Given that these provisions have different purposes, EU rules do not, in principle, prevent their simultaneous application. Additionally, the ECJ found that taxing the intra-Community acquisition in the EU country of identification under Article 41 does not breach the principles of neutrality or proportionality, even where the related intra-Community supply is exempt but gives rise to VAT liability in the same EU country under Article 203 because VAT was wrongly invoiced.
Courts Final Decision
The ECJ, or more precisely the General Court, concludes that EU VAT law does not prevent an EU country from taxing an intra-Community acquisition under specific circumstances, such as those at issue in this case, and confirmed that two separate legal consequences may coexist without infringing EU law.
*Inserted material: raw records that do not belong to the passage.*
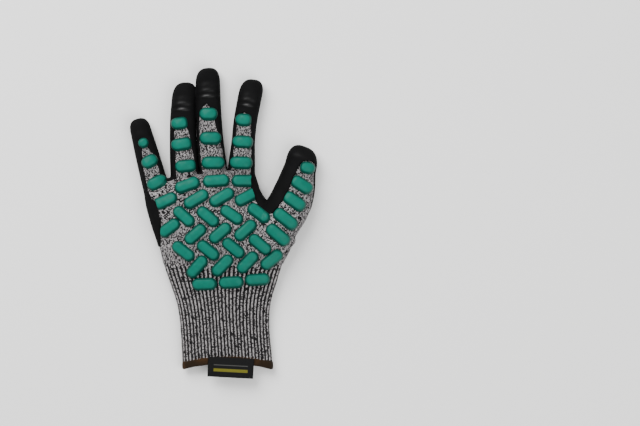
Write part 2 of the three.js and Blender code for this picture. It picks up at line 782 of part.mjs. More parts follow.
// The label lies over the hem and past it, following the cuff's curve.
function labelSolid() {
  const lift = (HEM_THICKNESS - KNIT_WALL) / 2 + CLEARANCE;
  const centre = LABEL_ACROSS * CUFF_WIDTH;
  const turn = radians(LABEL_TURN);
  const rings = LABEL_ROWS.map(({ along, sag }) => {
    const lower = [];
    const upper = [];
    for (let i = 0; i <= LABEL_COLUMNS; i += 1) {
      const side = (i / LABEL_COLUMNS - 0.5) * LABEL_WIDTH;
      const down = LABEL_OVERLAP + mouthArch(centre) - along * LABEL_LENGTH;
      const x = centre + side * Math.cos(turn) - down * Math.sin(turn);
      const y = down * Math.cos(turn) + side * Math.sin(turn);
      const z = cuffTop(x, 0) + lift + sag;
      lower.push(new THREE.Vector3(x, y, z));
      upper.unshift(new THREE.Vector3(x, y, z + LABEL_THICKNESS));
    }
    return [...lower, ...upper];
  });
  return loft(rings.map((ring) => ring.reverse()));
}

// The knit's upper surface, for the pads to sit on: a ray straight down finds it.
const padSeat = coatingInside.whole.add(loft(cuffLevels.map((level) => (
  cuffRing({ ...level, ribs: 0 }, CLEARANCE + RIB_DEPTH / 2, SEAT_POINTS)
))));
const seatMesh = new THREE.Mesh(toGeometry(padSeat));
const raycaster = new THREE.Raycaster();

function seatHeight(x, y) {
  raycaster.set(new THREE.Vector3(x, y, REACH), new THREE.Vector3(0, 0, -1));
  const hit = raycaster.intersectObject(seatMesh)[0];
  return hit ? hit.point.z : WINDOW_HEIGHT;
}

// A pad's rounded outline in plan, at a share of its half breadth.
function padOutline({ x, y, length, breadth, turn }, reach, grow = 0) {
  const radius = (breadth / 2) * reach + grow;
  const straight = Math.max(length - breadth, 0) / 2;
  return Array.from({ length: PAD_POINTS }, (_, i) => {
    const angle = (2 * Math.PI * (i + 0.5)) / PAD_POINTS;
    const along = radius * Math.cos(angle) + Math.sign(Math.cos(angle)) * straight;
    const side = radius * Math.sin(angle);
    return [
      x + along * Math.cos(turn) - side * Math.sin(turn),
      y + along * Math.sin(turn) + side * Math.cos(turn),
    ];
  });
}

// A domed pad, its underside cut to the knit's curve.
function padSolid(pad) {
  const blank = loft(PAD_RINGS.map(({ reach, rise }) => (
    padOutline(pad, reach).map(([x, y]) => (
      new THREE.Vector3(x, y, seatHeight(x, y) + rise * PAD_HEIGHT)
    )).reverse()
  )));
  const seated = blank.subtract(padSeat);
  return pad.lapped ? seated.intersect(lapLimit) : seated;
}

function handPads() {
  return Object.entries(HAND_PADS).flatMap(([row, pads]) => pads.map((pad, i) => {
    const { x, y } = handPoint([pad.across, pad.along]);
    return {
      name: `pad_${row}_${i + 1}`,
      x,
      y,
      length: pad.size * PAD_LENGTH,
      breadth: PAD_BREADTH,
      turn: radians(pad.tilt),
      lapped: pad.lapped,
    };
  }));
}

function fingerPads() {
  return FINGER_NAMES.flatMap((name) => FINGER_PADS[name].map((pad, i) => {
    const { x, y } = fingerPoint(name, pad.along, pad.side * FINGERS[name].width);
    return {
      name: `pad_${name}_${i + 1}`,
      x,
      y,
      length: pad.size * PAD_LENGTH,
      breadth: pad.breadth * PAD_BREADTH,
      turn: radians(pad.tilt - FINGERS[name].lean),
      lapped: pad.lapped,
    };
  }));
}

const pads = [...handPads(), ...fingerPads()];

// The coating stops round each pad that it doesn't lap over.
const padFootprints = pads.filter((pad) => !pad.lapped)
  .map((pad) => prism(padOutline(pad, 1, CLEARANCE), WINDOW_HEIGHT))
  .reduce((sum, part) => sum.add(part));

// Cutting can leave crumbs: the piece is the largest body.
function largest(solid) {
  const bodies = solid.decompose();
  return bodies.reduce((best, body) => (body.volume() > best.volume() ? body : best));
}

function knitPiece(outside, inside, block) {
  return largest(outside.subtract(inside).intersect(block));
}

function coatingPiece(outside, inside, block) {
  const shell = outside.subtract(inside).intersect(block).intersect(coatedZone);
  return largest(shell.subtract(backWindow).subtract(padFootprints));
}

const glove = new THREE.Group();

function addPiece(name, solid, material) {
  const mesh = new THREE.Mesh(toGeometry(solid), MATERIALS[material].clone());
  mesh.name = name;
  glove.add(mesh);
}

// Each front finger keeps clear of its neighbour towards the middle.
function besideNext(solid, name) {
  const next = FRONT_NEIGHBOUR[name];
  return next ? largest(solid.subtract(besideFinger[next])) : solid;
}

addPiece("hem", hemSolid(), "hem");
addPiece("label", labelSolid(), "label");
addPiece("knit_cuff", cuffSolid(), "knit");
addPiece("knit_hand", knitPiece(knitOutside.whole, knitInside.whole, handBlock), "knit");
addPiece("knit_thumb", knitPiece(knitOutside.whole, knitInside.whole, thumbBlock), "knit");
addPiece("coating_palm",
  coatingPiece(coatingOutside.whole, coatingInside.whole, handBlock), "coating");
addPiece("coating_thumb",
  coatingPiece(coatingOutside.whole, coatingInside.whole, thumbBlock), "coating");
FRONT_FINGERS.forEach((name) => {
  const knit = knitPiece(knitOutside.fingers[name], knitInside.fingers[name], fingerBlock);
  const coating = coatingPiece(
    coatingOutside.fingers[name], coatingInside.fingers[name], fingerBlock);
  addPiece(`knit_${name}_finger`, besideNext(knit, name), "knit");
  addPiece(`coating_${name}_finger`, besideNext(coating, name), "coating");
});
pads.forEach((pad) => addPiece(pad.name, largest(padSolid(pad)), "pad"));

// The origin is the middle of the underside of the whole glove.
const box = new THREE.Box3().setFromObject(glove);
const middle = box.getCenter(new THREE.Vector3());
glove.position.set(-middle.x, -middle.y, -box.min.z);
glove.updateMatrixWorld(true);

export default glove;
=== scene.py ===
import math

import bpy
import numpy as np
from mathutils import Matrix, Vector
from mathutils.bvhtree import BVHTree


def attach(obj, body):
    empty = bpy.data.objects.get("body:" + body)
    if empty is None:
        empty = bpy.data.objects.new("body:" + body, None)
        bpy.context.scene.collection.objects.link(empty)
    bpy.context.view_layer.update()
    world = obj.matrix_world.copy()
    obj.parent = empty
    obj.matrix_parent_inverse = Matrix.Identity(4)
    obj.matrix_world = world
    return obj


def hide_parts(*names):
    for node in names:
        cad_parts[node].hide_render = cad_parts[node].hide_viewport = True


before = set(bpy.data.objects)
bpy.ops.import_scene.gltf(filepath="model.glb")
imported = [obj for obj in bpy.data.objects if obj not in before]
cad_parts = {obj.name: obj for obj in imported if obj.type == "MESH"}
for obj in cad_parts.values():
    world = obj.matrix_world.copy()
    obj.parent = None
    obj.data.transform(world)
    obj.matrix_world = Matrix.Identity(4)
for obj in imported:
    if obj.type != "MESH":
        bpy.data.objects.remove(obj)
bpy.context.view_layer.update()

# The table, its light and the camera.
# A pale matte board under a large soft light, seen from straight above through a long lens.
# Sizes are in millimetres of the glove's pattern and become metres as each mesh is made.
MM = 0.001
PATTERN_SHIFT = np.array([0.0371, -124.4433, 0.0])
PHOTO_WIDTH_PX = 640
MM_PER_PX = 0.85
PHOTO_MIDDLE = np.array([81.95, 133.1, 0.0])
LENS = 300.0
SENSOR = 36.0
MID_HEIGHT = 12.0
BOARD_COLOR = (0.93, 0.93, 0.925, 1.0)
BOARD_HALF = 3.0
SKY_STRENGTH = 0.6


def in_frame(points):
    """Pattern millimetres as metres in the part's own frame."""
    return (np.asarray(points, float) + PATTERN_SHIFT) * MM


def new_object(name, data):
    """An object linked into the scene."""
    made = bpy.data.objects.new(name, data)
    bpy.context.scene.collection.objects.link(made)
    return made


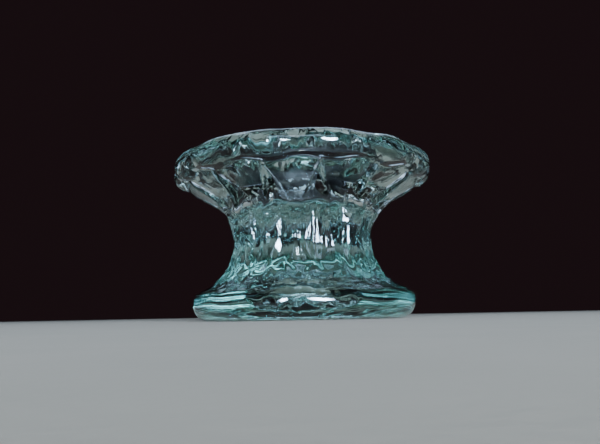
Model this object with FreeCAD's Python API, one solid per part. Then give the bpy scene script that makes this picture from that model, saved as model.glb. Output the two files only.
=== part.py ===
import FreeCAD, Part
import math
import os

# Pressed-glass tealight holder: a spool with a scalloped rim dish, a fluted waist and a round foot.
# A tealight stands in the pocket of the dish, and a shallow hollow is pressed into the foot's underside.
# Millimetres, +Z up. The origin is on the axis, at the table.

os.makedirs("parts", exist_ok=True)

# Glass: overall sizes
rim_radius = 40.3          # lobe tips of the rim
foot_radius = 33.4
waist_radius = 21.7
waist_height = 23.0        # narrowest level
waist_arc = 15.5           # radius of the waist's concave side, seen from the front
flare_angle = 26.4         # underside of the rim above the horizontal, in degrees
rim_roll = 4.2             # radius of the rolled edge
dish_angle = 22.0          # slope of the dish down to the pocket, in degrees

# Foot edge
foot_corner = 3.4          # radius where the edge meets the table
foot_edge_height = 4.4     # top of the upright part of the edge

# Pocket for the tealight, and the hollow in the underside
pocket_radius = 20.4
pocket_floor = 33.0
pocket_corner = 1.6
mouth_round = 1.2
hollow_radius = 11.1
hollow_depth = 6.5
hollow_corner = 3.0
hollow_mouth = 1.2

# Flutes and scallops run in the same number of steps round the axis
steps = 14
step_angle = 360.0 / steps
front = -90.0              # azimuth of the front, -Y
flute_radius = 7.4
flute_depth = 1.7
flute_twist = 8.2          # flutes stand this far round from the rim's valleys, in degrees
scallop_depth = 0.7
lobe_spare = 0.25          # the trimming lobes clear the rim's tips by this much

# Tealight
seat_gap = 0.1
cup_radius = 19.0
cup_height = 15.0
cup_wall = 0.3
cup_lip = 0.7              # how far the rolled lip stands out
cup_corner = 1.2
wax_height = 12.6          # above the underside of the cup
clip_radius = 6.4
clip_plate = 0.3
clip_neck_radius = 1.7
clip_neck_height = 4.0
wick_radius = 0.8
wick_above_wax = 6.0

UP = FreeCAD.Vector(0, 0, 1)
AXIS_POINT = FreeCAD.Vector(0, 0, 0)


def point(radius, height):
    """A point of a profile, which lies in the XZ plane."""
    return FreeCAD.Vector(radius, 0, height)


def on_circle(centre, radius, degrees):
    """The point of a profile circle at an angle above the outward direction."""
    angle = math.radians(degrees)
    return point(centre.x + radius * math.cos(angle), centre.z + radius * math.sin(angle))


def arc(centre, radius, start, end):
    """An arc of a profile circle from one angle to another, in degrees."""
    middle = on_circle(centre, radius, (start + end) / 2)
    return Part.Arc(on_circle(centre, radius, start), middle, on_circle(centre, radius, end)).toShape()


def line(start, end):
    return Part.LineSegment(start, end).toShape()


def revolve(edges):
    """The closed solid that a half profile makes when it turns about the axis."""
    wire = Part.Wire(Part.__sortEdges__(edges))
    return Part.Face(wire).revolve(AXIS_POINT, UP, 360)


def rounded_ring(start, corner, end, radius):
    """Two lines from start to end by way of a corner, with the corner rounded: their edges."""
    towards_start = (start - corner).normalize()
    towards_end = (end - corner).normalize()
    half_turn = towards_start.getAngle(towards_end) / 2
    reach = radius / math.tan(half_turn)
    first = corner + towards_start * reach
    last = corner + towards_end * reach
    bisector = (towards_start + towards_end).normalize()
    middle = corner + bisector * (radius / math.sin(half_turn) - radius)
    return [line(start, first), Part.Arc(first, middle, last).toShape()], last


def chain(points, radii):
    """Straight runs through points, with each inner corner rounded by its radius."""
    edges = []
    start = points[0]
    for corner, end, radius in zip(points[1:-1], points[2:], radii):
        new_edges, start = rounded_ring(start, corner, end, radius)
        edges += new_edges
    edges.append(line(start, points[-1]))
    return edges


def glass_blank():
    """The spool before fluting: foot, waist, flare, rolled rim, dish, pocket and hollow."""
    waist_centre = point(waist_radius + waist_arc, waist_height)

    # The foot's upper edge is an arc that is tangent to its upright edge and to the waist's arc.
    inward = waist_centre.x - foot_radius
    rise = waist_height - foot_edge_height
    edge_round = (inward ** 2 + rise ** 2 - waist_arc ** 2) / (2 * (waist_arc - inward))
    edge_centre = point(foot_radius - edge_round, foot_edge_height)
    join = math.degrees(math.atan2(rise, waist_centre.x - edge_centre.x))

    # The flare leaves the waist's arc in a straight line that is tangent to the rim's roll.
    flare = math.radians(flare_angle)
    flare_start = on_circle(waist_centre, waist_arc, 90 + flare_angle)
    roll_x = rim_radius - rim_roll
    flare_length = (roll_x - flare_start.x + rim_roll * math.sin(flare)) / math.cos(flare)
    flare_end = flare_start + point(math.cos(flare), math.sin(flare)) * flare_length
    roll_centre = flare_end + point(-math.sin(flare), math.cos(flare)) * rim_roll
    dish_start = on_circle(roll_centre, rim_roll, 90 + dish_angle)
    dish_drop = (dish_start.x - pocket_radius) * math.tan(math.radians(dish_angle))

    dish = chain(
        [
            dish_start,
            point(pocket_radius, dish_start.z - dish_drop),
            point(pocket_radius, pocket_floor),
            point(0, pocket_floor),
        ],
        [mouth_round, pocket_corner],
    )
    underside = chain(
        [
            point(0, hollow_depth),
            point(hollow_radius, hollow_depth),
            point(hollow_radius, 0),
            point(foot_radius, 0),
            point(foot_radius, foot_edge_height),
        ],
        [hollow_corner, hollow_mouth, foot_corner],
    )
    side = [
        arc(edge_centre, edge_round, 0, join),
        arc(waist_centre, waist_arc, 180 + join, 90 + flare_angle),
        line(flare_start, flare_end),
        arc(roll_centre, rim_roll, flare_angle - 90, 90 + dish_angle),
    ]
    axis = [line(point(0, pocket_floor), point(0, hollow_depth))]
    return revolve(underside + side + dish + axis)


def flutes():
    """One ring per flute. Its inner side follows the waist's arc and bites into the glass."""
    ring = Part.makeTorus(
        waist_arc + flute_depth - flute_radius,
        flute_radius,
        point(waist_radius + waist_arc, waist_height),
        FreeCAD.Vector(0, 1, 0),
    )
    rings = []
    for number in range(steps):
        copy = ring.copy()
        copy.rotate(AXIS_POINT, UP, front + flute_twist + number * step_angle)
        rings.append(copy)
    return rings


def scalloped_column():
    """An upright column of overlapping discs, which trims the rim to its shallow lobes."""
    half_step = math.radians(step_angle / 2)
    tip = rim_radius + lobe_spare
    valley = rim_radius - scallop_depth
    offset = (tip ** 2 - valley ** 2) / (2 * (tip - valley * math.cos(half_step)))
    height = 60.0
    discs = []
    for number in range(steps):
        azimuth = math.radians(front + (number + 0.5) * step_angle)
        centre = FreeCAD.Vector(offset * math.cos(azimuth), offset * math.sin(azimuth), 0)
        discs.append(Part.makeCylinder(tip - offset, height, centre, UP))
    return discs[0].multiFuse(discs[1:]).removeSplitter()


def holder():
    return glass_blank().cut(flutes()).common(scalloped_column()).removeSplitter()


cup_base = pocket_floor + seat_gap
cup_inside = cup_radius - cup_wall


def tealight_cup():
    """A thin drawn cup with a lip rolled outwards."""
    top = cup_base + cup_height
    lip_outer = cup_radius + cup_lip
    outside = chain(
        [point(0, cup_base), point(cup_radius, cup_base), point(cup_radius, top - cup_lip)],
        [cup_corner],
    )
    inside = chain(
        [point(cup_inside, top), point(cup_inside, cup_base + cup_wall), point(0, cup_base + cup_wall)],
        [cup_corner - cup_wall],
    )
    lip = [
        line(point(cup_radius, top - cup_lip), point(lip_outer, top - cup_lip)),
        line(point(lip_outer, top - cup_lip), point(lip_outer, top - cup_lip / 2)),
        Part.Arc(
            point(lip_outer, top - cup_lip / 2),
            on_circle(point(lip_outer - cup_lip / 2, top - cup_lip / 2), cup_lip / 2, 45),
            point(lip_outer - cup_lip / 2, top),
        ).toShape(),
        line(point(lip_outer - cup_lip / 2, top), point(cup_inside, top)),
    ]
    axis = [line(point(0, cup_base + cup_wall), point(0, cup_base))]
    return revolve(outside + lip + inside + axis)


def wick_clip():
    """The stamped plate on the cup's floor, with the neck that grips the wick."""
    floor = cup_base + cup_wall
    plate = Part.makeCylinder(clip_radius, clip_plate, point(0, floor), UP)
    neck = Part.makeCylinder(clip_neck_radius, clip_neck_height, point(0, floor), UP)
    bore = Part.makeCylinder(wick_radius, clip_neck_height, point(0, floor + clip_plate), UP)
    return plate.fuse(neck).cut(bore).removeSplitter()


def wick():
    foot = cup_base + cup_wall + clip_plate
    top = cup_base + wax_height + wick_above_wax
    return Part.makeCylinder(wick_radius, top - foot, point(0, foot), UP)


def wax():
    """The candle, cast round the clip and the wick."""
    floor = cup_base + cup_wall
    top = cup_base + wax_height
    outline = chain(
        [point(0, floor), point(cup_inside, floor), point(cup_inside, top)],
        [cup_corner - cup_wall],
    )
    outline += [line(point(cup_inside, top), point(0, top)), line(point(0, top), point(0, floor))]
    return revolve(outline).cut([wick_clip(), wick()])


sub_parts = {
    "glass_holder": holder(),
    "tealight_cup": tealight_cup(),
    "tealight_wax": wax(),
    "wick": wick(),
    "wick_clip": wick_clip(),
}
for name, shape in sub_parts.items():
    box = shape.BoundBox
    print(name, shape.isValid(), len(shape.Solids), round(shape.Volume, 1), "mm3",
          "z", round(box.ZMin, 2), round(box.ZMax, 2), "r", round(box.XMax, 2), "faces", len(shape.Faces))
    shape.exportStep("parts/" + name + ".step")
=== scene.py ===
import math

import bpy
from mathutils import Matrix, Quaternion, Vector, noise


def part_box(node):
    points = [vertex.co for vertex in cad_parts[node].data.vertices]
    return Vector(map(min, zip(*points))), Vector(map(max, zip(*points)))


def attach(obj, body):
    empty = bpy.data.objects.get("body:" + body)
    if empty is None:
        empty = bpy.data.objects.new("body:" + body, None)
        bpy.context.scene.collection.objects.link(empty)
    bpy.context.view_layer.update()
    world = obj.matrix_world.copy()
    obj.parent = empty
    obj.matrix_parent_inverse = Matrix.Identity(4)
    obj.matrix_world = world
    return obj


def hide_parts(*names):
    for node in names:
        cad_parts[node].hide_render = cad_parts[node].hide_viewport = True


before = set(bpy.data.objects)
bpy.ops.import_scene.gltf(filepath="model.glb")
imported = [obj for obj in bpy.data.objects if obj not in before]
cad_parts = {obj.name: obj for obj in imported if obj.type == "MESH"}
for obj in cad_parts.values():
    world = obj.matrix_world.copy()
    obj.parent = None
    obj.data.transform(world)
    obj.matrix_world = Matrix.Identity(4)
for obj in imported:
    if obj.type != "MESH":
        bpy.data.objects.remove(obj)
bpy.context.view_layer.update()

# Sizes are in millimetres and angles in degrees. MM turns them to the scene's metres.
MM = 0.001
front = -90                # azimuth of the front, -Y

# The glass spool, as in the frame
rim_radius = 40.3
foot_radius = 33.4
waist_radius = 21.7
waist_height = 23.0
waist_arc = 15.5
flare_angle = 26.4
rim_roll = 4.2
dish_angle = 22.0
foot_corner = 4.3
foot_edge_height = 4.4
pocket_radius = 20.4
pocket_floor = 33.0
pocket_corner = 1.6
mouth_round = 1.2
hollow_radius = 11.1
hollow_depth = 6.5
hollow_corner = 3.0
hollow_mouth = 1.2
pole = 0.6                 # the rings of a turned mesh stop this far from the axis

# Relief pressed into the glass, in the same number of steps all round
steps = 14
step_angle = 360 / steps
points_per_step = 32
rib_depth = (1.0, 3.4)     # up to the waist, and at the flare, where valleys cut into the pocket
foot_fade = (5.0, 15.0)    # heights between which the flutes begin
flare_fade = (31.0, 40.5)  # where a flute runs out, on its ribs and in its valley, so that it ends in a point
flute_end = 2.2            # height that it takes to run out
flute_twist = 8.2          # the flutes' valleys stand this many degrees round from the rim's
scallop_depth = 0.7
scallop_inset = (6.0, 1.0)  # from the rim's edge, where the scallops begin and are full
scallop_rise = 0.8
rise_inset = (9.0, 4.0)    # the same for their rise
rise_fade = (42.0, 48.0)   # heights between which the rise runs out
crease_radius = 36.0       # where the rolled edge meets the flare
crease_width = 1.1
crease_depth = 0.6
crease_swing = 0.8         # the crease wanders up and down with the scallops

# Unevenness that the hot glass keeps: broad waves, dimples, and narrow sharp folds that run up and down
wave_length = 9.0
wave_height = 0.4
foot_calm = 0.3            # share of the waves that is left on the foot
calm_fade = (5.0, 12.0)    # heights between which the calm foot ends
dimple_length = 3.0
dimple_height = 0.15
rough_floor = 5.0          # the pocket's floor and the hollow have dimples this many times as deep
rough_fade = (33.5, 38.0)  # heights between which the pocket's wall grows smooth
fold_width = 2.6
fold_length = 12.0
fold_height = 1.3
noise_lift = 0.6           # noise runs from about -0.5 to 0.5, and this keeps the glass inside its outline
worked_start = (7.0, 13.0)  # heights between which the dimples and folds begin above the foot
worked_end = (33.0, 36.0)  # and where they end at the flare
worked_rim = (43.0, 45.0)  # the rim has this share of them, from here up
worked_rim_share = 0.2
flat_foot = 2.0            # the relief grows from nothing at the table to all of it at this height

# Tealight
cup_low, cup_high = (corner.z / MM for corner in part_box("tealight_cup"))
wax_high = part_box("tealight_wax")[1].z / MM
wick_low, wick_high = (corner.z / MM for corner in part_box("wick"))
clip_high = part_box("wick_clip")[1].z / MM
cup_radius = 19.0
cup_wall = 0.3
cup_lip = 0.7
cup_corner = 1.2
clip_radius = 6.4
clip_plate = 0.3
clip_neck_radius = 1.7
bead_radius = 11.0         # of the round bead stamped in the cup's base, clear of the clip's plate
bead_half = 1.0
bead_rise = 0.25
wax_clear = 0.3            # the wax's underside stands this far above the cup's base, over the bead
wax_gap = 0.03
wax_sunk = 0.55
wax_cling = (1.3, 0.9)     # the sunken top rises again within about this far of the cup and of the wick
wax_ring = 0.35            # spacing of the rings on the wax's top
wick_radius = 0.8
wick_strands = 3           # that run round each way
wick_twist = 2.6           # length of braid in which a strand goes round once
wick_relief = 0.3          # of its radius
wick_lean = 0.9
wick_tip = 0.3             # radius of its trimmed end
wick_pole = 0.1            # its rings stop this far from its axis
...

More specifically, the ECJ ruled that a supplier can be liable for incorrectly invoiced VAT, while the buyer’s acquisition can be taxed under the national rules. Regarding the second question, the ECJ did not examine it.
Conclusion
ECJ interpretation and clarification in this case show that VAT in the EU is anything but simple, and how harmful invoice errors can be. By comparing previously settled cases with the case in question, the ECJ also emphasized the importance of having a clear factual situation before concluding whether VAT liability arises, which EU country can tax the transaction, and how principles like neutrality and proportionality must be applied. In essence, every detail in any real-life scenario is vital as it can change how VAT rules apply.